We find a fireplace, firewood and even some basic supplies inside each shelter, highlighting how wild the mountain weather gets. They look more aesthetically appealing, spacious and structurally sound than million-dollar ‘renovator’s dream’ properties in gentrified Sydney suburbs, and even today can mean the difference between life and death to lost or trapped souls in need of emergency four-walled refuge; typically bushwalkers or skiers.

The third-highest hut in Australia, Bluff Hut, is our target on day three, via the lush Bindaree Falls waterfall. The original hut, built in the 1950s, was lost in the region’s devastating 2007 bushfires, but the rebuild already has a postcard-worthy rusty patina of age to its tin skin. A massive open fire inside has us almost wishing to get stranded up here in a blizzard. As long as there was plenty of firewood, good company and a few bottles of the local red.

Bluff Hut is at 1,650 metres and we throw our ride for the day, a D-MAX ute, into its hardest challenge yet. Incredibly steep in places, all we can see at times are sky and treetops as we find dramatically steep angles. Slow and steady remains the tactic, and once again our charge walks over the terrain. The cavalcade of Isuzus doing likewise ahead of us, some with novice off-roaders at the helm, shows how effortless these cars make it look.

Our Mansfield base serves up a fine mix of old town charm and modern restaurants, with the local wines (yep, dozens of grape varieties can be grown here) surprising with their range and quality. By morning of our final day we’re again greeted by a deep blue sky. Yes, this region can get all nasty, but we’ve barely seen a rain cloud, let alone been troubled by any of the powdery white stuff. The trails have been dry, well-maintained and forgiving as a result.

Our final fling involves a dose of movie magic. On top of Mt Stirling is Craig’s Hut, built specifically as a set for The Man from Snowy River. We put the Isuzus into low range again for another steep climb along Monument Trail—the panorama and openness somehow eclipse all the views we’ve marvelled at so far. The scenic backdrop of Mt Cobbler is finer than anything Hollywood could produce and the picture-perfect hut overlooking it captures the essence of the High Country’s magic in one magnificent scene.
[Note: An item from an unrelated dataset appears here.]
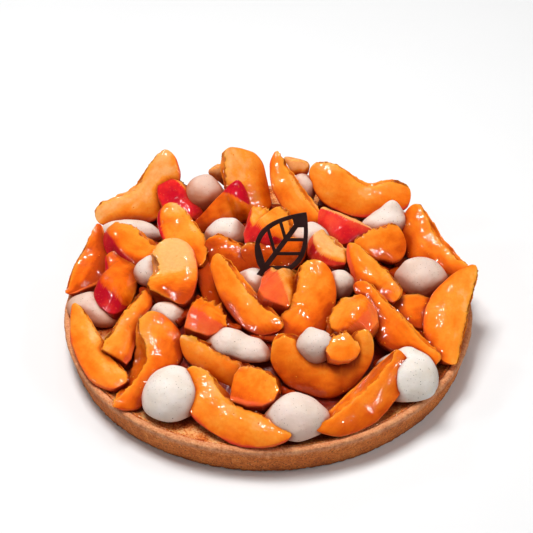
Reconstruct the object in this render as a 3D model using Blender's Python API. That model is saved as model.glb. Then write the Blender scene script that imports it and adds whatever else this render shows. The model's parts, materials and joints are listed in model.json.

As enchanting as Jim Craig’s horseback riding was in the film, to be able to drive almost to this iconic hut’s front door is a rare privilege. It shouldn’t be this easy, but we’re agreed we’re very fortunate it is.

We’ve only scratched the surface of what’s on offer in Victoria’s High Country, but have literally climbed mountains each day in our D-MAXs and MU-Xs. The climate may have been at its most benign, but to have not a single vehicle even look like getting stuck, or even backing up to re-attempt an obstacle, has us confident and hungry to explore even deeper into this gem of a region.


“I’ve been amazed how easy the D-MAX has found the off-roading. In low range it really is just point, shoot and steer. You wouldn’t believe what these things can do unless you try it. Lauren was in the passenger seat the first three days of the High Country trip, but on the fourth day she stole the keys and she won’t let me drive now, which is awesome. No, really!

“I’ve owned the D-MAX for two years now and it’s always full of tools as it’s used every day as my work vehicle, so it’s really nice to just unload and go.

“Trips like these give me a heap more confidence and although we’d love to come out here by ourselves, you’re always a bit worried in case something happens. It’s great with the guidance and if you do get stuck there’s someone to help you out.

“The Blue Rag Track was incredible with 360-degree views. I’d love to go back there and hopefully camp overnight. I’ll just have to get all the work gear out again!”


“Sharon was nervous about some of big climbs, but if you do the right thing, get the tyre pressures down, the car will walk itself up.

“We bought the MU-X because we were retiring. We needed something to tow a caravan and we like to free camp in out-there places so needed the 4WD to get us there!

“We did a lot of research, got lots of recommendations and couldn’t find a bad word about the Isuzu.

“In the past we’ve done a one-day I-Venture Club training drive and on our own we’ve done Outback Queensland, NSW and Northern Territory with the caravan.

“We chose to do the High Country four-day trip because we’d trained before with David Wilson. He’s an expert at giving great guidance and we have confidence in him. We thought it’d be the place to go to have fun and learn, too. And it was!

“We think we could do this sort of trip on our own now, but prefer to do it with others. It’s the social aspect that makes it so enjoyable— it’s a wonderful shared experience.”


How do I get there?
Mansfield is an attractive country town to base yourself for High Country exploring, located about 200km north-east of Melbourne, or 2.5 hours drive. For even more challenging off-road tracks David Wilson from the I-Venture Club suggests a base at Dargo, some four hours or 315km north-east of Melbourne.

Where to stay:
Mansfield has motel and hotel options (we used Mansfield Valley Motor Inn:, while in summer the nearby ski resorts such as Mt Hotham and Mt Buller are quiet so there are countless lodges, apartments and hotel rooms available.

When to go:
David Wilson suggests between mid-January and Easter for the safest weather. Check out Parks Victoria ( and Four Wheel Drive Victoria ( for the latest trail news and conditions.